# Satellite images of resorts in database?



## cluemeister (Aug 26, 2006)

I'm attaching a satellite image of Polo Towers as an example.  I wonder if it might be a good idea to have images of resorts added to the resort reviews.

In this case, you could describe the views from each tower of Polo Towers, and describe which room numbers look where.  I frequently see people ask which room numbers have views of the golf course, parking lot, etc. at a resort they're visiting.

Some sample text to go with this image:

"This is a satellite image of Polo Towers.  The resort is shaped like an "H".  The left leg of the H faces the Las Vegas Strip. Units ending in an odd number face the strip.  The center of the "H" is tower two, and units in this tower face either north towards Aladdin/Belaggio, or south towards MGM/NYNY.  The right leg of the "H" is the Villas at Polo Towers, a separate homeowners association, even though it's attached to the same building.  These units follow the same numbering as towers one and two.  As an example, room number 12103 would mean twelfth floor, tower 1, and room 03.  This room would face the strip."

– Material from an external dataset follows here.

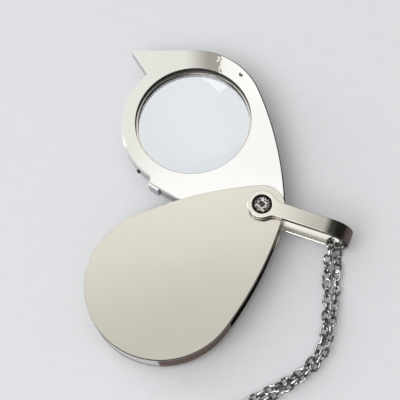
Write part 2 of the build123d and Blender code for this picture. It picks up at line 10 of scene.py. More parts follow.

Any thoughts on this idea?


----------



## Keitht (Aug 27, 2006)

I assume the image is from Google Earth and if so it is copyright material.  Presumably it would be necessary to obtain agreement from Google for use of the images.
As for the amount of information, any additional specifics about a resort are always welcome.


----------



## HiltonHead (Aug 27, 2006)

cluemeister said:
			
		

> I'm attaching a satellite image of Polo Towers as an example.  I wonder if it might be a good idea to have images of resorts added to the resort reviews.
> 
> In this case, you could describe the views from each tower of Polo Towers, and describe which room numbers look where.  I frequently see people ask which room numbers have views of the golf course, parking lot, etc. at a resort they're visiting.
> 
> ...


What is the red circle?  If it weren't for the fact that it's too enclosed, I'd say it looks like a helipad.  It seems to low to be an air conditioning unit.  If you do add images, it might be necessary to label the various amenities.


----------



## cluemeister (Aug 27, 2006)

*Helipad*

The "helipad" is actually a bright playpiece in the kids' pool on the ground.  PT's built a second pool (replacing the tennis courts) so that the adults would have a quieter experience on the rooftop.

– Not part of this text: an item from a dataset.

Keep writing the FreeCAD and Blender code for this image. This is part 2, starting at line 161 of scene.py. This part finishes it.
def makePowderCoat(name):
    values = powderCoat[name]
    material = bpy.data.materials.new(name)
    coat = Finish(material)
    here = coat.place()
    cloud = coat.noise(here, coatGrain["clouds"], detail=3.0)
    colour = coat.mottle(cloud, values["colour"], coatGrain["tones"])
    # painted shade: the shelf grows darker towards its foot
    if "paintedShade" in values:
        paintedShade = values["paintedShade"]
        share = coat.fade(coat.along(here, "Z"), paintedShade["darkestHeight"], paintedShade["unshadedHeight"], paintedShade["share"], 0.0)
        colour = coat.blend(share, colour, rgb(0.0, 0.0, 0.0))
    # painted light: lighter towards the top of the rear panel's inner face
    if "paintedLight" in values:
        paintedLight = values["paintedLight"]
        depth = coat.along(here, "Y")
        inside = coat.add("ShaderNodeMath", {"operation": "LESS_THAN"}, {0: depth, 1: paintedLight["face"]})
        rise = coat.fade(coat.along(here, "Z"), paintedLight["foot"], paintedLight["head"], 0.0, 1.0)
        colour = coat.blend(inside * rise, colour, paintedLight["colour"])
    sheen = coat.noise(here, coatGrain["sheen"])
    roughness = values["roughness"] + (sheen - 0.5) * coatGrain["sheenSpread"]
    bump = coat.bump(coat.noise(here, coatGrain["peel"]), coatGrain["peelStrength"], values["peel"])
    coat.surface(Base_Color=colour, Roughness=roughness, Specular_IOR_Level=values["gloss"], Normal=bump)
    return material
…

I agree with labeling.  So perhaps with a combination of giving credit to Google, and then labeling images, this might be helpful?


----------



## TUGBrian (Aug 27, 2006)

google maps and such are free to use...however we cannot put them inside the member only section.

We may be able to find a way to create a link on each review that points to an external site hosting the pictures and maps and such....all these tips are going in a little notepad of "things to do"

However the main item we are working on isnt related to that (but we feel you will like it).

Cant say much more than that at the moment though =)


----------



## HiltonHead (Aug 28, 2006)

cluemeister said:
			
		

> The "helipad" is actually a bright playpiece in the kids' pool on the ground.  PT's built a second pool (replacing the tennis courts) so that the adults would have a quieter experience on the rooftop.
> 
> I agree with labeling.  So perhaps with a combination of giving credit to Google, and then labeling images, this might be helpful?


 This is why I don't work for the NSA.

I guess it would be interesting to have the maps.  In the case of places like the Polo Towers, where almost everything appears to be indoors, there isn't much to see except for the building layout, but all information is useful at some point to someone.


----------